▼

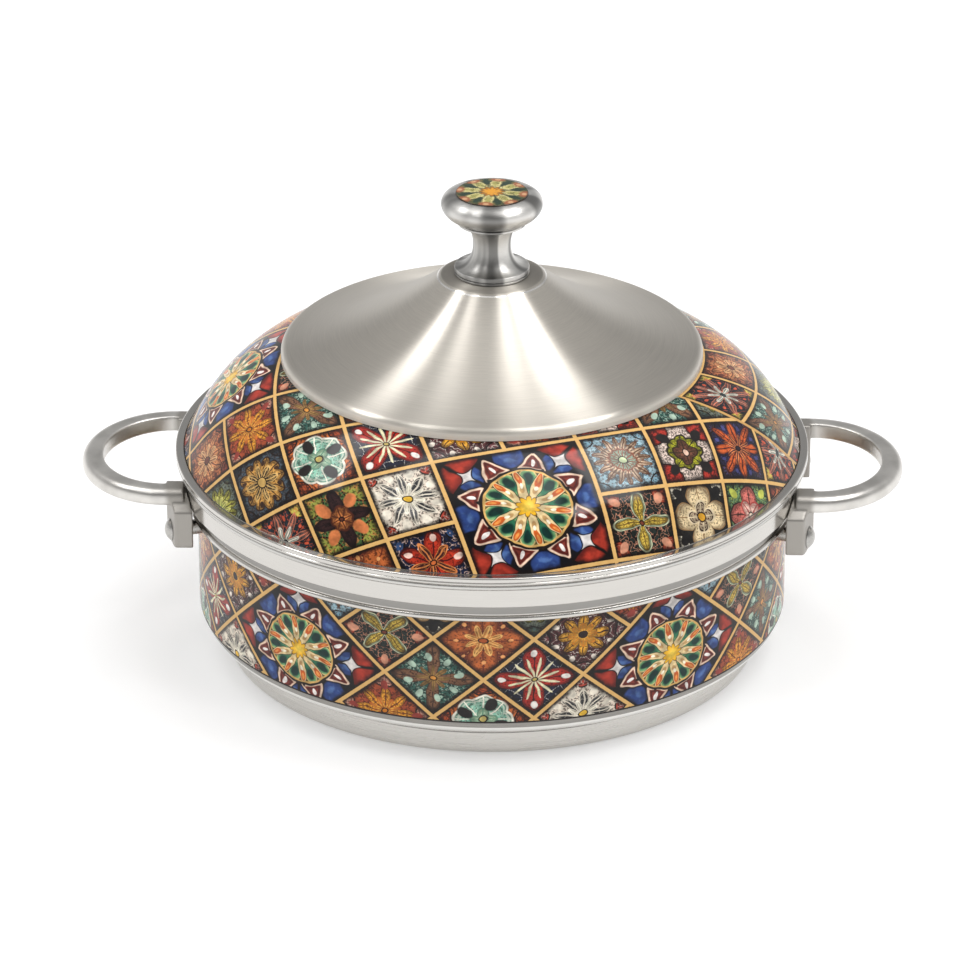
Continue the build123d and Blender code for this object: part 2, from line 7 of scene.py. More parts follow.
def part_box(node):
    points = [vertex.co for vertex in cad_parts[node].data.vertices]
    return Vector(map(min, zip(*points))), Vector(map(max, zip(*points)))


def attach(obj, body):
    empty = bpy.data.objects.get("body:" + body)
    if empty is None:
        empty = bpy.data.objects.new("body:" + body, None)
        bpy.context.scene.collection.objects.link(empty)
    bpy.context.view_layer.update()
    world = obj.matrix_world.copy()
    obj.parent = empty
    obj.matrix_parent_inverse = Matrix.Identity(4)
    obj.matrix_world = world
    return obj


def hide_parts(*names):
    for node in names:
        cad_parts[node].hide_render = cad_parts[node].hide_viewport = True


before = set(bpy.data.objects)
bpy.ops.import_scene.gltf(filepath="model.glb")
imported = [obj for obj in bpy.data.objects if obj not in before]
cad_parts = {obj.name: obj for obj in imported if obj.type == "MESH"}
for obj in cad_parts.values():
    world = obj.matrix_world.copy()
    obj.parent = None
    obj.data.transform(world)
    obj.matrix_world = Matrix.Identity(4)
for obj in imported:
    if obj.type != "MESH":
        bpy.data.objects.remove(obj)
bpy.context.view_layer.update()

# ----------------------------------------------------------------------
# Base pan: a shallow pan pressed from stainless steel, with a bead rolled round its top and a
# foot ring that stands on the table. Its middle is pressed up and has the hole for the foam.
# Like every round piece here, it is drawn as a section and turned about the pot's axis.
# ----------------------------------------------------------------------
mm = 0.001
POT_SHEET = 0.6 * mm


def at(r, z):
    """A point of a section: its radius and its height."""
    return Vector((r, z))


def arc(centre, radii, start, end, steps=8):
    """Points along an ellipse, between two angles in degrees."""
    turns = [radians(start + (end - start) * i / steps) for i in range(steps + 1)]
    return [centre + at(radii[0] * cos(t), radii[1] * sin(t)) for t in turns]


def bow(start, end, rise, steps=32):
    """Points of a round bow that stands out to the right of the way from start to end."""
    way = end - start
    half = 2 * atan(2 * rise / way.length)
    turns = [half * (2 * i / steps - 1) for i in range(steps + 1)]
    out = at(way.y, -way.x)
    return [
        start + way * (0.5 + sin(t) / sin(half) / 2) + out * (cos(t) - cos(half)) / sin(half) / 2
        for t in turns
    ]


def rounded(*corners, steps=6):
    """A line through some points, each rounded off where it is a pair of a point and a radius."""
    places = [c[0] if isinstance(c, tuple) else c for c in corners]
    line = []
    for i, here in enumerate(places):
        if not isinstance(corners[i], tuple):
            line.append(here)
            continue
        back, on = places[i - 1] - here, places[(i + 1) % len(places)] - here
        cut = corners[i][1] / tan(back.angle(on) / 2)
        first, last = here + back.normalized() * cut, here + on.normalized() * cut
        shares = [k / steps for k in range(steps + 1)]
        line += [first.lerp(here, t).lerp(here.lerp(last, t), t) for t in shares]
    return line


def beside(line, gap):
    """The line that runs beside another at a gap: to its left, or right if it is negative."""
    ways = [(b - a).normalized() for a, b in zip(line, line[1:])]
    other = []
    for here, before, after in zip(line, ways[:1] + ways, ways + ways[-1:]):
        side = at(-before.y - after.y, before.x + after.x)
        other.append(here + side * gap / (1 + before.dot(after)))
    return other


def sheet(line, thickness):
    """The outline of sheet metal that lies to the left of a line."""
    return line + beside(line, thickness)[::-1]


def turned(name, outline, steps=256):
    """An outline turned about the pot's axis. Its map holds the turn, from the back round by
    the left, front and right, and how far along the outline each point is."""
    if sum(a.x * b.y - b.x * a.y for a, b in zip(outline, outline[1:] + outline[:1])) < 0:
        outline = outline[::-1]
    points, starts, lengths = [], [], [0.0]
    for here, after in zip(outline, outline[1:] + outline[:1]):
        starts.append(len(points))
        lengths.append(lengths[-1] + (after - here).length)
        turns = [tau * k / steps for k in range(steps)] if here.x > 0.001 * mm else [0]
        points += [(-here.x * sin(t), here.x * cos(t), here.y) for t in turns]
    faces, wraps = [], []
    for i, start in enumerate(starts):
        after = starts[(i + 1) % len(starts)]
        ring, next_ring = outline[i].x > 0.001 * mm, outline[(i + 1) % len(outline)].x > 0.001 * mm
        low, high = lengths[i], lengths[i + 1]
        for k in range(steps if ring or next_ring else 0):
            here, there, m = k / steps, (k + 1) / steps, (k + 1) % steps
            face = [(start, here, low)]
            if ring:
                face = [(start + k, here, low), (start + m, there, low)]
            if next_ring:
                face += [(after + m, there, high), (after + k, here, high)]
            else:
                face.append((after, here, high))
            faces.append([point for point, u, v in face])
            wraps += [value for point, u, v in face for value in (u, v)]
    mesh = bpy.data.meshes.new(name)
    mesh.from_pydata(points, [], faces)
    mesh.uv_layers.new(name="wrap").data.foreach_set("uv", wraps)
    mesh.shade_smooth()
    mesh.set_sharp_from_angle(angle=radians(32))
    piece = bpy.data.objects.new(name, mesh)
    bpy.context.scene.collection.objects.link(piece)
    even = piece.modifiers.new("even normals", "WEIGHTED_NORMAL")
    even.keep_sharp = True
    return piece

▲

▶ _Task to complete_
Copy each line of the listing that holds the word "type".

▶ _Answer_
cad_parts = {obj.name: obj for obj in imported if obj.type == "MESH"}
    if obj.type != "MESH":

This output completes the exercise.